▼

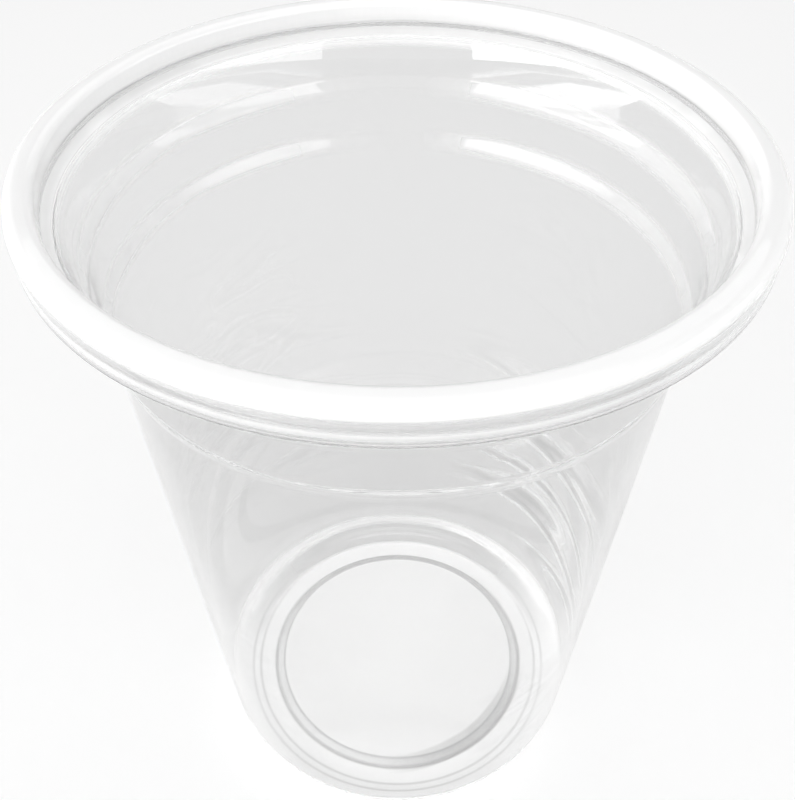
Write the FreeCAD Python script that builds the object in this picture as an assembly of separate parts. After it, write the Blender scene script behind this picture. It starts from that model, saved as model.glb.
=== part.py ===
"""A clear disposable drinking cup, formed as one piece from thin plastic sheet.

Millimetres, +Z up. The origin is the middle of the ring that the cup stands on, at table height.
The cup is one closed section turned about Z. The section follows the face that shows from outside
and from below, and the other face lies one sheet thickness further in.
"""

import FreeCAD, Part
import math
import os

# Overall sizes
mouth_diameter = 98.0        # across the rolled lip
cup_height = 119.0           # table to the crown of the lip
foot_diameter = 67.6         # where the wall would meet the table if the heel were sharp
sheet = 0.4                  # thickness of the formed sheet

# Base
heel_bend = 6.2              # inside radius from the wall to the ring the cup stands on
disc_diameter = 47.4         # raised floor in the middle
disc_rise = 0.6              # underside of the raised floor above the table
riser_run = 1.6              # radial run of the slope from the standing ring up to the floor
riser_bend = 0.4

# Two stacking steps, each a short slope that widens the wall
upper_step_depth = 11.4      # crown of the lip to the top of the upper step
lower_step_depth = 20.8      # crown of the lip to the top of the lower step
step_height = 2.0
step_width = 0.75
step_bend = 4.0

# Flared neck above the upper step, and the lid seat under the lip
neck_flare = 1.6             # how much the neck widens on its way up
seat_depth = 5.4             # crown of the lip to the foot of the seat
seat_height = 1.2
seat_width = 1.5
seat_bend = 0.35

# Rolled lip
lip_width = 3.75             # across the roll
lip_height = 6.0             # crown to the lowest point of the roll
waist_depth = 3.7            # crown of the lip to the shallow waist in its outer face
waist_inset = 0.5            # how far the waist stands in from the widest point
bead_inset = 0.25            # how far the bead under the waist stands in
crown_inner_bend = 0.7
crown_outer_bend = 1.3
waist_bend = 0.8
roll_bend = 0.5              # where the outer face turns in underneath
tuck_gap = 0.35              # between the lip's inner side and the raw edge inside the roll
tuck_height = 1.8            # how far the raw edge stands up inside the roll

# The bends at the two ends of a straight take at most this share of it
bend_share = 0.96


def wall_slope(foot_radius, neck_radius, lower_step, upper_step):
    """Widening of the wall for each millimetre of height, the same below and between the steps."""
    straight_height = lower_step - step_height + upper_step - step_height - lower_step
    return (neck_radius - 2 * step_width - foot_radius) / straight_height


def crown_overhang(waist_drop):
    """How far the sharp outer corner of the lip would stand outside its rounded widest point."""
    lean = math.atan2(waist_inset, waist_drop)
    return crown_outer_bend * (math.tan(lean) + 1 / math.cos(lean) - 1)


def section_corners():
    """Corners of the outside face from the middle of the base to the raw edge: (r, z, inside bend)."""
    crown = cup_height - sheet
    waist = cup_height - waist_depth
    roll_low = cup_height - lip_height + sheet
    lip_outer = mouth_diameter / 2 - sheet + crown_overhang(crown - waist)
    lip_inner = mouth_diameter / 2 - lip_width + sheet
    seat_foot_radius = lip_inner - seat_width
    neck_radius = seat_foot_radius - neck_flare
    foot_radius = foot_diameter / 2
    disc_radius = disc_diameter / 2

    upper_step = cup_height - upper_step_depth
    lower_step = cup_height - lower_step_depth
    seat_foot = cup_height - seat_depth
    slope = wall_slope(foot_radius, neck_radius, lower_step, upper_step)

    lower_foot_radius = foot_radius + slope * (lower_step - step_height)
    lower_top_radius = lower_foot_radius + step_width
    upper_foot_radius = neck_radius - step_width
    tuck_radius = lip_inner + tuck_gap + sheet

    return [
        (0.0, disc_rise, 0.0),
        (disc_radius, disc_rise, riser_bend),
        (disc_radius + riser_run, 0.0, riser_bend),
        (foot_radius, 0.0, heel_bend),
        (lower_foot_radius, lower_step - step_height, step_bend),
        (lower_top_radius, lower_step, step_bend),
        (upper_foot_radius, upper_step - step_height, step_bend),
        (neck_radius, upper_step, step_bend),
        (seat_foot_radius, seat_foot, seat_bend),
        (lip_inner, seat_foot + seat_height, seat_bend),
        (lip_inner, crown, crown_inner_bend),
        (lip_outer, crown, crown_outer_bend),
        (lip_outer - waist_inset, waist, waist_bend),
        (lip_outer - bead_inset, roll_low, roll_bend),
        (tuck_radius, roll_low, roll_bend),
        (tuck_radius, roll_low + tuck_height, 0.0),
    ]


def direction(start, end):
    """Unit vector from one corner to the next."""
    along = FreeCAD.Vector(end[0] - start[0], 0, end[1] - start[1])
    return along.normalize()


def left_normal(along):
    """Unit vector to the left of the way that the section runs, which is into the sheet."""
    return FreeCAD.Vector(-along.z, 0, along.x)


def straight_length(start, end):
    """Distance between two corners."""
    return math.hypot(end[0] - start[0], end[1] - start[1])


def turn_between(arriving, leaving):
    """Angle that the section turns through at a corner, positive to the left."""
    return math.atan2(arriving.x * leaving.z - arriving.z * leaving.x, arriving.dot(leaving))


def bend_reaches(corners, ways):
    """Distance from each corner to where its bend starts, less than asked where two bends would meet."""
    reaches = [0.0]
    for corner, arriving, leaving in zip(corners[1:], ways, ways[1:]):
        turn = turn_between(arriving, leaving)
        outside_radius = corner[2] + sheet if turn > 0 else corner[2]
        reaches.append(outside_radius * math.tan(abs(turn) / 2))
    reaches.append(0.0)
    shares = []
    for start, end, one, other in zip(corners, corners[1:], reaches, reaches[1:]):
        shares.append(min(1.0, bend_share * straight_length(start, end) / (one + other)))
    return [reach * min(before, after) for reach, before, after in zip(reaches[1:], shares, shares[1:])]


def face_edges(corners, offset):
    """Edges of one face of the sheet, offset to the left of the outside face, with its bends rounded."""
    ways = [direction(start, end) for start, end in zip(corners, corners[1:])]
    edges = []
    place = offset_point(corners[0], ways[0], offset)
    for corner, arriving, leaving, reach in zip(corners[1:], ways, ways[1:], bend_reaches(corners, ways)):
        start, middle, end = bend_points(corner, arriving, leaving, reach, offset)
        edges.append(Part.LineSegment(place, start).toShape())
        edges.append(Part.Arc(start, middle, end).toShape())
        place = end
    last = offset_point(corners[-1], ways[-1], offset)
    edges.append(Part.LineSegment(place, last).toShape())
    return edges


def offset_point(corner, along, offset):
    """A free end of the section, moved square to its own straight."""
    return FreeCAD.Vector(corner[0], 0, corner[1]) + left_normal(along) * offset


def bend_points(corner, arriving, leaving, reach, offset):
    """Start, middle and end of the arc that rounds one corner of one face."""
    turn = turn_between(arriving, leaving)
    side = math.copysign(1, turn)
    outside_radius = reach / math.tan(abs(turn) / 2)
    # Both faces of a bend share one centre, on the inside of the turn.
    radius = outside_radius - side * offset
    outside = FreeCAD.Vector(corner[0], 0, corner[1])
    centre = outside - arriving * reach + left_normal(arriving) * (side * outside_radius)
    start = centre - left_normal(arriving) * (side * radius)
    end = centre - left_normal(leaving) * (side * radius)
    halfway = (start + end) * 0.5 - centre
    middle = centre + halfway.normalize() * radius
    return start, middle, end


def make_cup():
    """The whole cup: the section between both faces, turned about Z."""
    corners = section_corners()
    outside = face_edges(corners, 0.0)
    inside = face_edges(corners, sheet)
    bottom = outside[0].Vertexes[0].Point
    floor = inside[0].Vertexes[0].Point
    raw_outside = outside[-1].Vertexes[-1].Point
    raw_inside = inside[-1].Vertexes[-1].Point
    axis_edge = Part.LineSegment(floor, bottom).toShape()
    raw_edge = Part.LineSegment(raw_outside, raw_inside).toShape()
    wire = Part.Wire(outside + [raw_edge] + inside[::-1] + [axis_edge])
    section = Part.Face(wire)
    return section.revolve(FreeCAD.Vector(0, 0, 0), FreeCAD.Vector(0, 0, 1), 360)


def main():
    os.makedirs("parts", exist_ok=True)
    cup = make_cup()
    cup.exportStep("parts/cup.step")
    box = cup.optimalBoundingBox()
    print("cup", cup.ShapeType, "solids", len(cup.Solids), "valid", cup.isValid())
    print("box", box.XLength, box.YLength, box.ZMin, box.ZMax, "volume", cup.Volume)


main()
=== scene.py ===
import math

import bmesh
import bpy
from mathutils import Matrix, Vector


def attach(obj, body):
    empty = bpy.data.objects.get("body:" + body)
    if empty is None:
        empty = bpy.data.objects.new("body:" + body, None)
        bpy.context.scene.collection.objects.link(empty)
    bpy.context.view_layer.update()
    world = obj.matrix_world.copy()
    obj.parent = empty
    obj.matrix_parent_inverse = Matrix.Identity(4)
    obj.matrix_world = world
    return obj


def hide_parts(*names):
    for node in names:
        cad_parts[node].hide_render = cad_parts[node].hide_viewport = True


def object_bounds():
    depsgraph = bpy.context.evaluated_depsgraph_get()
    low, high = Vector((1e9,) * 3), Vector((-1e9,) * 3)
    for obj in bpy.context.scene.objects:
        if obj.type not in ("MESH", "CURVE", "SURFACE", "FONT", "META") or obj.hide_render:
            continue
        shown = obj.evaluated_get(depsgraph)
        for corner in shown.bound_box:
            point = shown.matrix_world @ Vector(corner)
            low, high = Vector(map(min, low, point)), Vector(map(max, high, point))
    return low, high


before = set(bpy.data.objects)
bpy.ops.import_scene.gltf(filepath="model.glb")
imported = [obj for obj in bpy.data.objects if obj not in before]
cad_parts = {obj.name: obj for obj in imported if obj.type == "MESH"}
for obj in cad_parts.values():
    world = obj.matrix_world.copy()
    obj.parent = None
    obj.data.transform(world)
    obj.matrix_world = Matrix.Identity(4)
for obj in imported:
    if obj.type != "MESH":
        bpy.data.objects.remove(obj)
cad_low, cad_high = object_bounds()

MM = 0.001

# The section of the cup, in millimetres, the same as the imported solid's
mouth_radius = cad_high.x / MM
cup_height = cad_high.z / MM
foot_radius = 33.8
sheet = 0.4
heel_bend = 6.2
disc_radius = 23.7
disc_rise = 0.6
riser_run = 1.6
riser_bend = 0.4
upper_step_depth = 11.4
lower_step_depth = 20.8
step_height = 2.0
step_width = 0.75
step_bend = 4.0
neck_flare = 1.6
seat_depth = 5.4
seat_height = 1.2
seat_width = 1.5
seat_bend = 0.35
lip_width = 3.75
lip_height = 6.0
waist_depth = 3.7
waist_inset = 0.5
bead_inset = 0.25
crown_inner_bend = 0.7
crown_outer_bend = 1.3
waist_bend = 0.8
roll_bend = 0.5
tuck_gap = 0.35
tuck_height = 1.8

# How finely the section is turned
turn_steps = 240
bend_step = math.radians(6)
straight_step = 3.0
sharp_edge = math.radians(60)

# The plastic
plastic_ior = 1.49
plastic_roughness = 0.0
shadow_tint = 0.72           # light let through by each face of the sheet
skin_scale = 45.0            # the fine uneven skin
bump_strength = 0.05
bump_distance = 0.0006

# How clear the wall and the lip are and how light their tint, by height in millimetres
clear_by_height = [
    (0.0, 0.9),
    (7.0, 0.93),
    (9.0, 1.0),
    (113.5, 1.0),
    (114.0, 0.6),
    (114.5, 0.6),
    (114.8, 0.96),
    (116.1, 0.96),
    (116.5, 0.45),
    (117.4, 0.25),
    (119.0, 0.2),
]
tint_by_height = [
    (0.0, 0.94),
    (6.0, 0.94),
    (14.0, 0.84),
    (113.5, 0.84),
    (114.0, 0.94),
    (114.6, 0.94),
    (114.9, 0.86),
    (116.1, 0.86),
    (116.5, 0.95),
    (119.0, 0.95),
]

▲
▼

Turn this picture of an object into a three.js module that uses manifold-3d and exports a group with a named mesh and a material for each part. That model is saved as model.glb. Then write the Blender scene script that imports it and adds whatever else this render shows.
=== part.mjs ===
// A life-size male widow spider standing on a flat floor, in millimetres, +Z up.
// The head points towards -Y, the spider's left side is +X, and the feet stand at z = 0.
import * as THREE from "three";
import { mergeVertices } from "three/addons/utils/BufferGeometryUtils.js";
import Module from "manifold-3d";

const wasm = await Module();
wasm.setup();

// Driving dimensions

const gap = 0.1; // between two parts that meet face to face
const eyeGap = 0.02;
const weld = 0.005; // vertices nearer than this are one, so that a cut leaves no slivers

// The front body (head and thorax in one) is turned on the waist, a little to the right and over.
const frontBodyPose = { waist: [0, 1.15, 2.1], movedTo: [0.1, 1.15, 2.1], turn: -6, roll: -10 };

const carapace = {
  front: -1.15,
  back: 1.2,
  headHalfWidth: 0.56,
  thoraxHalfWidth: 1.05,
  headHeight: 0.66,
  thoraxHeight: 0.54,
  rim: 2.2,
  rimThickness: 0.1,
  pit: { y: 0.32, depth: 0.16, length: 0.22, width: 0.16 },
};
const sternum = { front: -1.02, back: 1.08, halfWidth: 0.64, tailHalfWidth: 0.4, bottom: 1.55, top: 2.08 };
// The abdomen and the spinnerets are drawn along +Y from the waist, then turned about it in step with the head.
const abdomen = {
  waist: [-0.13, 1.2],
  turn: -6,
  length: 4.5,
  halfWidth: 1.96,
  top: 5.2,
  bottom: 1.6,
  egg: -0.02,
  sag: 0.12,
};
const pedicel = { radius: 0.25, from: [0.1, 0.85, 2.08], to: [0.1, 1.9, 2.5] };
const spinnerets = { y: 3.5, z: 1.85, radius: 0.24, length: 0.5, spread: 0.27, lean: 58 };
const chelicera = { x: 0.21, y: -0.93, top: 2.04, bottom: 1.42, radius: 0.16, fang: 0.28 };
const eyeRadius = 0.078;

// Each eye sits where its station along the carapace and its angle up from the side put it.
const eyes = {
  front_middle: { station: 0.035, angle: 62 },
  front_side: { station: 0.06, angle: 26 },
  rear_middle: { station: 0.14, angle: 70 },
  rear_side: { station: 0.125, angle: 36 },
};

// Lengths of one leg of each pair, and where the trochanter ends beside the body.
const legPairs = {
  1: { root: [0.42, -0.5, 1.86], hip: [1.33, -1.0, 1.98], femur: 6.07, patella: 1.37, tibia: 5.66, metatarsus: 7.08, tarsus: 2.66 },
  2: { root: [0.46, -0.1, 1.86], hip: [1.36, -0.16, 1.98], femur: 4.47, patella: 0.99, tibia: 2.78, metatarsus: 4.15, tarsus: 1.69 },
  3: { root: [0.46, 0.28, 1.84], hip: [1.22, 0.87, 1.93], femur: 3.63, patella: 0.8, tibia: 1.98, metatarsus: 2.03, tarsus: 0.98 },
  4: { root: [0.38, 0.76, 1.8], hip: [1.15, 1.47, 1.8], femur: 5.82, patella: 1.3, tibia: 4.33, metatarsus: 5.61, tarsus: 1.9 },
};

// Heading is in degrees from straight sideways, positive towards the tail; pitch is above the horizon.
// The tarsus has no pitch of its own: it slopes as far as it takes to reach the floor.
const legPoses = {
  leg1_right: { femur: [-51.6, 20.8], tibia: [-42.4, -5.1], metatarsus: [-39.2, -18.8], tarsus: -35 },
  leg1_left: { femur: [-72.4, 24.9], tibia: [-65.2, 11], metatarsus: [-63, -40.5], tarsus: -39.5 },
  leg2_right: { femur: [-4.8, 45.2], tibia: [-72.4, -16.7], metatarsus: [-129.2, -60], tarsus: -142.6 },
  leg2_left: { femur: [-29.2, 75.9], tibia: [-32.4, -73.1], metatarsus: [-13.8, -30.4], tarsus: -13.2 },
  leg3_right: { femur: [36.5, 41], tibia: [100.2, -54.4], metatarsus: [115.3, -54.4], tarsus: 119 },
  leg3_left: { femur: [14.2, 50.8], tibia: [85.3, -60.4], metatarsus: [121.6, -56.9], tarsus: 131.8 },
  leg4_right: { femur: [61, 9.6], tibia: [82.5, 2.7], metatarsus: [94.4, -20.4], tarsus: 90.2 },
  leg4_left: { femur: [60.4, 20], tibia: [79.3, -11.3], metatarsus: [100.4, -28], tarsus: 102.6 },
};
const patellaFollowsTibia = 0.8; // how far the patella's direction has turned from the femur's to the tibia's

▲

> [YOUR INSTRUCTIONS]: Output exactly the lines running from the line containing "Write the FreeCAD" through the line containing "the formed sheet", and only those lines.

> [THE RESPONSE]:
Write the FreeCAD Python script that builds the object in this picture as an assembly of separate parts. After it, write the Blender scene script behind this picture. It starts from that model, saved as model.glb.
=== part.py ===
"""A clear disposable drinking cup, formed as one piece from thin plastic sheet.

Millimetres, +Z up. The origin is the middle of the ring that the cup stands on, at table height.
The cup is one closed section turned about Z. The section follows the face that shows from outside
and from below, and the other face lies one sheet thickness further in.
"""

import FreeCAD, Part
import math
import os

# Overall sizes
mouth_diameter = 98.0        # across the rolled lip
cup_height = 119.0           # table to the crown of the lip
foot_diameter = 67.6         # where the wall would meet the table if the heel were sharp
sheet = 0.4                  # thickness of the formed sheet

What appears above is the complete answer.